Em artigo intitulado Mídia corporativa x cidadãs de primeira classe, publicado pelo Brasil 247, Elisabeth Lopes se propõe a defender Janja Lula da Silva dos supostos “ataques misóginos” da imprensa. Mas o que se revela é outra coisa — e bem mais perigosa: uma tentativa de blindar uma política de censura por meio da falsa defesa da mulher.
Sim, Janja virou tema de debate. Mas não por ser mulher, nem por ser esposa do presidente, e sim porque falou como representante de Estado em uma reunião diplomática com a China — para defender a regulação (censura) do TikTok.
Logo de início, Lopes convoca Dalmo Dallari para justificar a suposta “cidadania” de Janja:
“A cidadania expressa um conjunto de direitos que dá à pessoa a possibilidade de participar ativamente da vida e do governo de seu povo.”
Tudo bem.
Mas participar do governo não é fazer política pública em nome do povo — sem ter sido eleita.
Cidadania é uma coisa. Ser porta-voz de decisões governamentais, ainda mais em cenário diplomático internacional, é outra.
O que Janja fez foi colocar em circulação, num dos ambientes mais sensíveis da política mundial, uma defesa da regulação estatal das redes sociais — dentro da China, um dos grandes aliados do Brasil e que é acusado o tempo inteiro pelo imperialismo de ser uma ditadura.
A autora, então, parte para a blindagem identitária clássica. Ao relatar os comentários negativos feitos por analistas da imprensa burguesa, Lopes diz:
“Os julgamentos foram ironicamente misóginos. Até jornalistas mulheres foram coniventes com o machismo.”

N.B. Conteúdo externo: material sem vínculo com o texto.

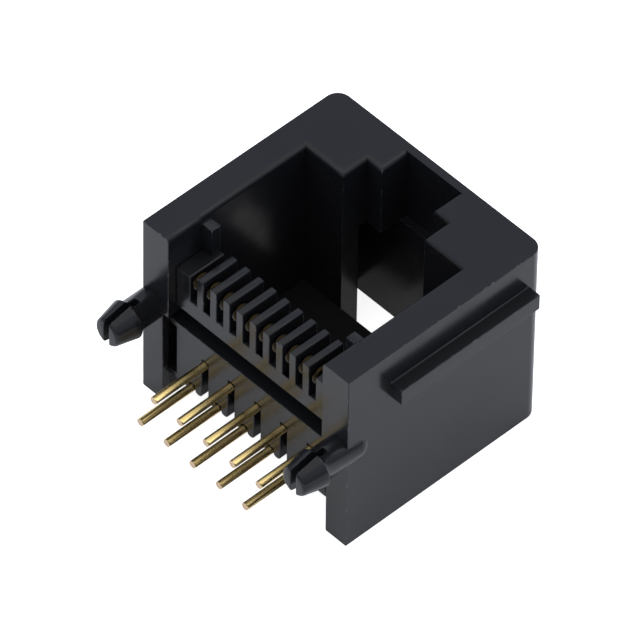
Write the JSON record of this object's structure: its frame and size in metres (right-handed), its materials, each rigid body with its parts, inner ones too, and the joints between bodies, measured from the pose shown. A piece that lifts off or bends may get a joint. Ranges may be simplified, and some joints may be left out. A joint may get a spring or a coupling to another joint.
{
  "type": "modular jack",
  "caption": "Board-mounted modular jack: a black moulded socket with a stepped plug mouth, split board pegs, a slotted contact carrier and bent gold-plated wire contacts.",
  "frame": {"origin": "centre of the housing's rear face, on the face that the jack stands on", "axes": "+Z out of the plug mouth, -Y towards the circuit board, +Y to the latch side, +X to the side wall that carries the rib"},
  "size_m": [0.0172, 0.0177, 0.013],
  "materials": {
    "housing_plastic": "black glass-filled polyester moulding, semi-gloss",
    "carrier_plastic": "black glass-filled polyester moulding, semi-gloss",
    "gold_wire": "gold-plated phosphor bronze wire, bright"
  },
  "bodies": {
    "root": {"housing": "housing_plastic", "contact_carrier": "carrier_plastic", "contact_01": "gold_wire", "contact_02": "gold_wire", "contact_03": "gold_wire", "contact_04": "gold_wire", "contact_05": "gold_wire", "contact_06": "gold_wire", "contact_07": "gold_wire", "contact_08": "gold_wire", "contact_09": "gold_wire", "contact_10": "gold_wire"}
  },
  "joints": []
}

A regra de ouro dos identitários: você critica uma mulher no governo, é “machismo”. Ponto. Fim da conversa.
Mas não é crítica à condição de mulher que se faz aqui. É crítica a uma atuação política disfarçada de figura conjugal, num momento estratégico, num tema sério.
O governo brasileiro, em vez de se preocupar com o seu povo, que está passando fome, quer defender censura, controle de redes, vigilância sobre conteúdo digital? Que o defenda. Mas tenha coragem de fazê-lo em público, como governo, com projeto de lei, com um debate democrático.
Que diga abertamente que é a favor de censurar o adolescente que publica um vídeo sobre o genocídio na Faixa de Gaza, mas que é contra a cassação da concessão da Rede Globo. Ou, melhor: diga que doou R$177 milhões do dinheiro do povo brasileiro à Globo em apenas um ano.
A fala de Janja na China teria passado despercebido. Seria apenas um comentário de uma mulher que não sabe em que mundo vive.
Tudo isso ganha outra dimensão porque o presidente Lula não tem uma posição definida sobre os grandes assuntos da política nacional e da política mundial. Ao mesmo tempo em que visita a China, reluta em entrar na Nova Rota da Seda. Ao mesmo tempo em que visita a Rússia, critica Vladimir Putin. No que diz respeito às redes sociais, se mostra incapaz de fazer um debate honesto: o governo é realmente favorável a reprimir os usuários da Internet para favorecer os jornais responsáveis pela sua prisão?
Janja que nos perdoe, mas a condição feminina da primeira-dama é um assunto absolutamente secundário nesta discussão. E o fato de que os apoiadores do governo se escondem por detrás disso revela apenas que não estão dispostos a abandonar uma política fadada ao fracasso.